Il Tribunal Supremo, però, ha affermato di essere incompetente sulla questione, chiedendo un giudizio “urgente” al Juzgados de lo Contencioso-Administrativo de Madrid, l’organo previsto a dirimere queste controversie dall’art. 49 della LOREG. Il giorno dopo anche i giudici del contenzioso amministrativo hanno confermato la lettura del Tribunal Supremo, sottolineando come il reato di sedizione non compare tra le cause di ineleggibilità (“El hecho de encontrarse en rebeldía no impide que puedan ser candidatos, ya que el alto tribunal ha determinado que esta situación de rebeldía no es causa de inelegibilidad”).
Contro questa decisone sono stati presentati tre recursos de amparo (2928,2928,2930/2019) al Tribunal constitucional da parte del Partido Popular. La Corte ha ritenuto i ricorsi inammissibili per assenza di violazione dei diritti fondamentali (“La Sala ha examinado el recurso presentado y ha acordado no admitirlo a trámite, con arreglo a lo previsto en el art. 50.1.a) LOTC, dada la inexistencia de violación de un derecho fundamental tutelable en amparo, que, de acuerdo con el art. 44.1 LOTC, es condición para que este Tribunal pueda ejercer dicha tutela”).
Il Presidente della Generalitat catalana, Quim Torra, ha manifestato soddisfazione per la risoluzione della questione e per la candidabilità di Puigdemont, Toni Comín e Clara Ponsatí: “Ha vuelto a ganar. Los tribunales le han vuelto a dar la razón”.
Queste elezioni europee saranno un momento importante per la Spagna e avvengono solamente ad un mese da quelle per le Cortes Generales e potranno indicare spostamenti nell’elettorato spagnolo, che ancora attende la formazione di un governo, iter “congelato” proprio fino al 26 maggio (oltre al Parlamento europeo si rinnoveranno i parlamenti regionali di 12 delle 17 comunità autonome spagnole e migliaia di sindaci). Anche se la politica nazionale spagnola segue regole molto diverse da quelle delle sue molte e variegate comunità locali, il risultato di quelle elezioni potrebbe influire sui rapporti di forza con cui il PSOE e Podemos si presenteranno alle trattative per il governo. E la questione catalana, anche se sottotraccia, rischia di far deflagrare la situazione politica spagnola. Oriol Junqueras, leader di ERC (una forza indipendentista catalana), eletto deputato nelle scorse elezioni pur trovandosi in carcere per i fatti legati al già citato referendum catalano, ha letto il suo giuramento come deputato definendosi “prigioniero politico” (in tutta Barcellona e in Catalogna sono esposti molti striscioni che chiedono “Llibertat presos polítics catalans!”).

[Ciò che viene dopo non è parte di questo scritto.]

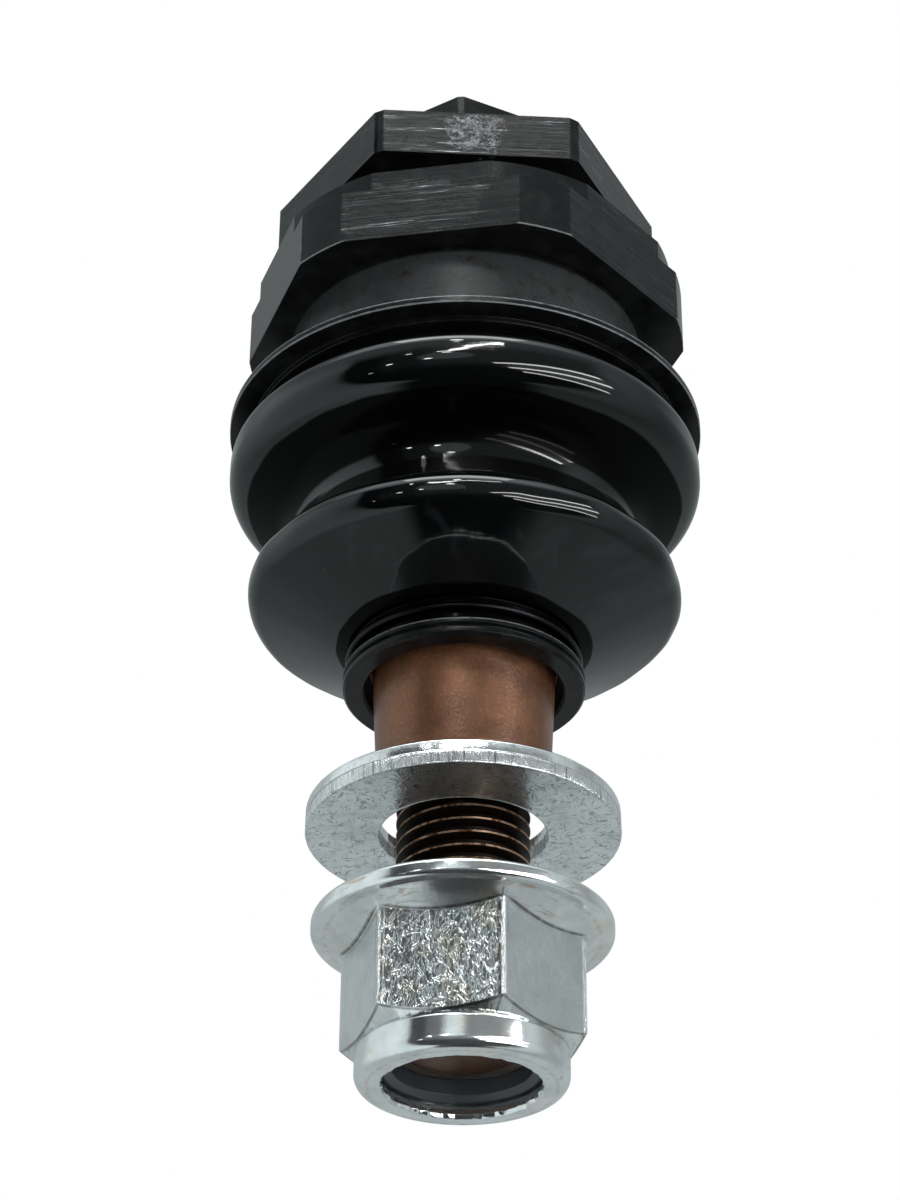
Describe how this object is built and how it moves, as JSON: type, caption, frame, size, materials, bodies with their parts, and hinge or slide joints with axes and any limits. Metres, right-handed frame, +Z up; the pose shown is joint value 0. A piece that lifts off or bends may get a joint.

Oltre a Junqueras (che si candida anche per il Parlamento europeo e ha già annunciato che rinuncerà al seggio nel Congreso de los Diputados in caso di elezione), sono stati eletti, pur trovandosi in carcere, i deputati Josep Rull, Jordi Sànchez, Jordi Turull e il senatore Raül Romeva. I cinque hanno prestato giuramento come tutti gli altri parlamentari e poi sono stati condotti nuovamente in carcere. La scorsa settimana, il Tribunal Supremo aveva respinto una loro richiesta di essere liberati definitivamente (si trovano in custodia cautelare in carcere), ma aveva concesso loro di partecipare alla seduta inaugurale della legislatura, senza specificare niente sulle successive sedute. Inoltre, queste elezioni europee peseranno i rapporti di forza tra i vari partiti indipendentisti catalani. Come è stato affermato, infatti, Puigdemont e Junqueras “si contendono il dominio assoluto dell’indipendentismo della Catalogna e non vanno d’accordo quasi su niente”. Nelle elezioni politiche di un mese fa, ERC ha ottenuto 15 seggi, un risultato che ha sugellato anche il ribaltamento degli equilibri di forza all’interno del fronte catalano con il partito di Junqueras che si è affermato come prima forza indipendentista superando il partito di Puigdemont (7 seggi).
Si vedrà, infine, se l’expresidente della Generalitat riuscirà ad essere eletto e Puigdemont potrebbe costringere l’UE a una nuova incognita: come gestire un eurodeputato “in esilio” (o latitante, che di sì voglia).